I had so many doubt about us sometimes, but you made me laugh just as much as you made me cry and that’s the only reason I stuck around for so long.
You loved me just as much as you hurt me and I didn’t realize that love isn’t supposed to be that hard.
You kept me hidden away from my family and friends as much as you possibly could and I was stupid not to realize that you were the world’s most selfish man.
I now want to know who broke you. Who broke your heart and turned you into the monster I loved. In return, you only hurt yourself because I was relieved to no longer be in a relationship with someone that controlling. I was hurt, but in a bittersweet way because I now had all this freedom I hadn’t felt in months.
It took me leaving to realize how awful our relationship was.
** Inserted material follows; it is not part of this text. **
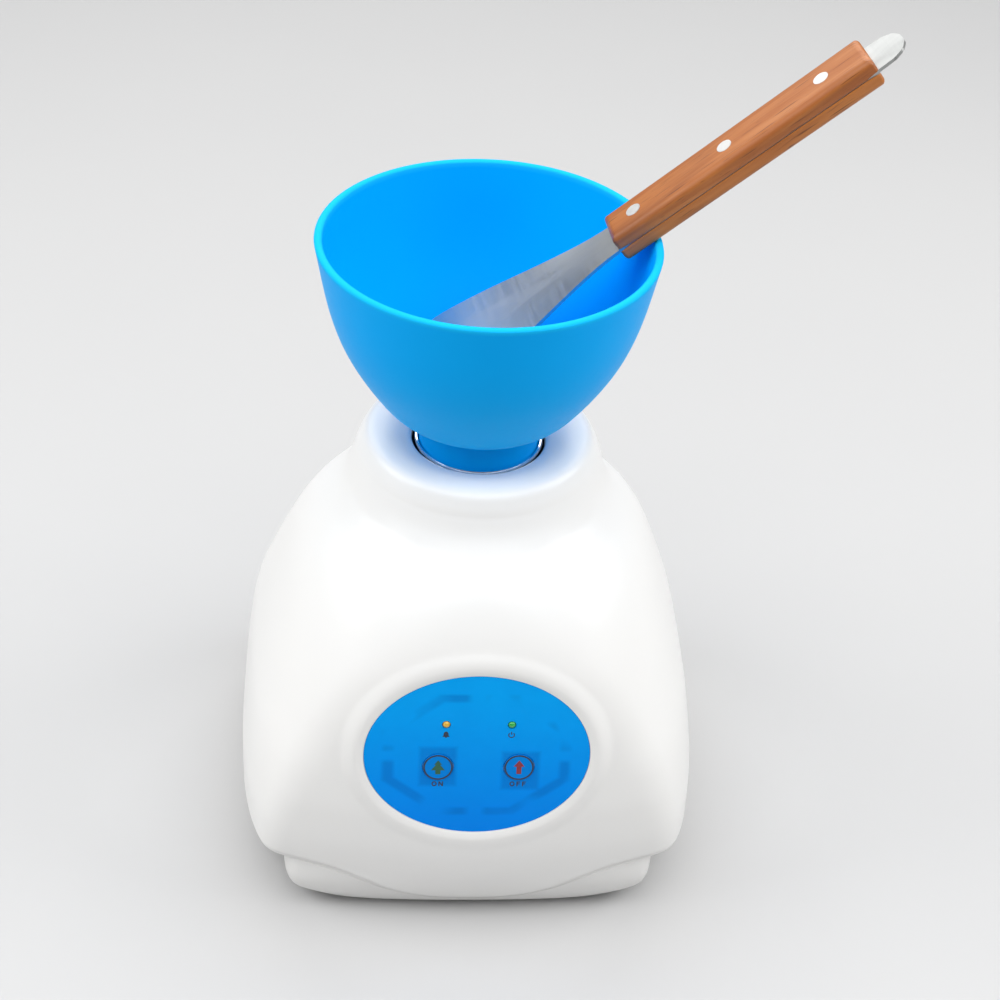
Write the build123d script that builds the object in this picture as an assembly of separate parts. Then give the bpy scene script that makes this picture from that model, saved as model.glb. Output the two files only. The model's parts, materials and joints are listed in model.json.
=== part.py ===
from build123d import *
from build123d.topology import SkipClean
import math
import os

os.makedirs("parts", exist_ok=True)

# ---------------------------------------------------------------------------
# Dental impression (alginate) mixer: a bell-shaped bench housing with a
# belt-driven turntable chuck on top, a soft mixing bowl standing in the chuck
# and a wooden-handled spatula leaning in the bowl.
# Origin: spindle axis at the bench plane. +Z up, front is -Y, +X right. mm.
# ---------------------------------------------------------------------------

# housing
SHELL_T = 2.6            # wall of the upper shell
NECK_TOP = 185.0         # highest ring of the neck
NECK_HOLE_R = 26.6       # hole in the neck around the chuck
TRAY_Z0 = 3.0            # underside of the base tray
TRAY_FLOOR = 6.0         # inside face of the tray floor
SEAM_Z = 11.0            # shell/tray seam at the sides and back
SEAM_GAP = 0.5
FACET_RX = 300.0         # plan radius of the front face above the skirt
EDGE_SOFT = 6.0          # softness of the ridge round the front face

# drive
MOTOR_Y = 46.0           # motor axis behind the spindle
PLATE_Z = 106.0          # underside of the steel support plate
PLATE_T = 3.0
BELT_Z = 121.2
DRIVEN_R = 28.0          # groove radius, spindle pulley
DRIVE_R = 8.0            # groove radius, motor pulley

# chuck and bowl
CHUCK_IN_R = 24.0
CHUCK_OUT_R = 25.0
CHUCK_FLOOR = 169.5
FOOT_R = 23.7
BOWL_RIM_R = 65.0
BOWL_RIM_Z = 270.0
BOWL_T = 3.0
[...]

I was asking your permission to do things as if I was 12-years-old and not 20. You belittled me and I let you.
I regret that I ever let you treat me that way.
Now you’re just a story. You’re who I reference when I say, “I was in a horrible relationship a few months ago” and there is no else to blame but yourself.
I hope me leaving taught you something. I hope it took me leaving your apartment and taking my things to make you realize that you can’t do that and if you haven’t learned anything, good luck with your next relationship. I really do wish you the best.
I regret you because I loved you so much and now I can’t remember why I did.
I hope, one day, that you either find someone who is okay with the way you demand them or that you change and find someone who makes you insanely happy.